The ‘connected network’
Let’s remember that Kubernetes, by design, is for the ‘connected network’ where both cluster provisioning and application deployment pulls container images from publicly hosted container registries over the Internet. In fact, the default configuration of containers in a deployment assumes that the container image is available on the Docker registry. This model has worked well as it has alleviated the pain of managing various container images. It has also made it easy to share and deliver new images fairly easily.
“However, this ease proves to be the main challenge for an air-gapped environment,” stated Goel. “In an air-gapped environment, you need to host your own container registry, secure it, make it highly available and fault tolerant. This is no easy work and adds to the operational burden. On top of that, you need to manage the cluster lifecycle including cluster creation, cluster updates and application lifecycle through this container registry. Kubernetes doesn’t make it easy either as the configuration is hidden deep in container runtime and you need to have a deep understanding of Kubernetes to be able to successfully do that.”
This initial point doesn’t even cover the operating system dependencies of Kubernetes components, which contributes to folks spending many, many months and still ending up unsuccessful in managing Kubernetes in an air-gapped environment.
Goel explains that one of the things that will affect air-gapped development is the transfer process speed of data, because that’s going to define the limitations of an air-gapped system.

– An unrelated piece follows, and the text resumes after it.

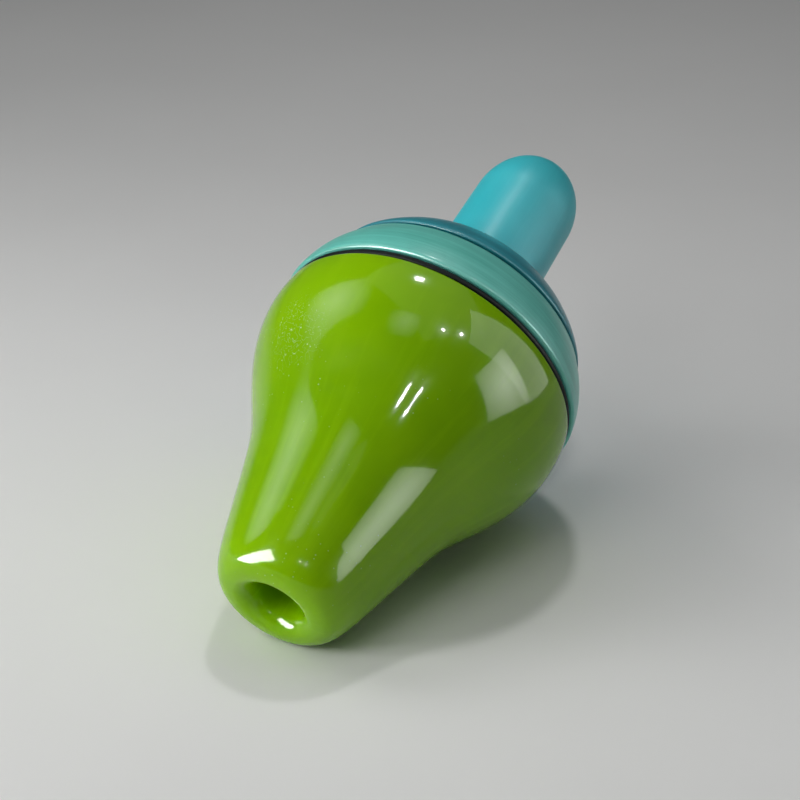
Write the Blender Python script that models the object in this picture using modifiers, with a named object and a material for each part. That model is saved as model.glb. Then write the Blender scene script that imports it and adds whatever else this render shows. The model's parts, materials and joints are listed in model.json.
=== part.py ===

If we have a very long transfer process, it’s likely that we will hold off on updates and then quite quickly fall behind the community and have security vulnerabilities. Then, the whole idea that you’re secure by virtue of being air-gapped won’t hold much water. The developer might be ‘more’ secure and ‘less’ vulnerable, but he or she is still vulnerable.
“One way to mitigate this transfer process issue is to have another cluster assist that is just like your air-gapped cluster except actually connected to the Internet. This cluster will help resolve bugs, enhance speed of delivery, help developers not miss things, help with security requirements and upgrade tests, and it can then be used as a deployment without an image repository,” said Goel.
Most systems are connected to other systems, so for air-gapped Kubernetes, you have to think about the network boundaries you’re going to set up with your cluster and how you’re exposing your cluster to your larger IT system. For internal Kubernetes, at D2iQ, the team always recommends fully open source. It’s generally best for operations and consistency not to add that additional configuration, to put a proper boundary around the network and only poke holes where you need to
But when we talk about your network boundaries, we’re also starting to talk about infrastructure and this starts to matter a lot in air-gapped environments because we tend to see on-premises hardware deployed most often for air-gapped systems.
Internet-connected niceties
“When you get the data in, what do you do with the data? In an air-gapped system on-premesis, you don’t have all the niceties of an Internet-connected system. Your machines might not have the latest GPUs, for example, so when you think about data processing, if you’re doing your development connected to the Internet and not on the air-gapped system with the actual hardware, it’s easy to start bringing in requirements that your air-gapped system isn’t actually capable of meeting purely on a technical hardware level,” said Goel.
So we have to understand our air-gapped system in terms of where we have access and where we don’t – what we can use and what we can’t. This concludes Goel, all means that we have to design the system with those things in mind.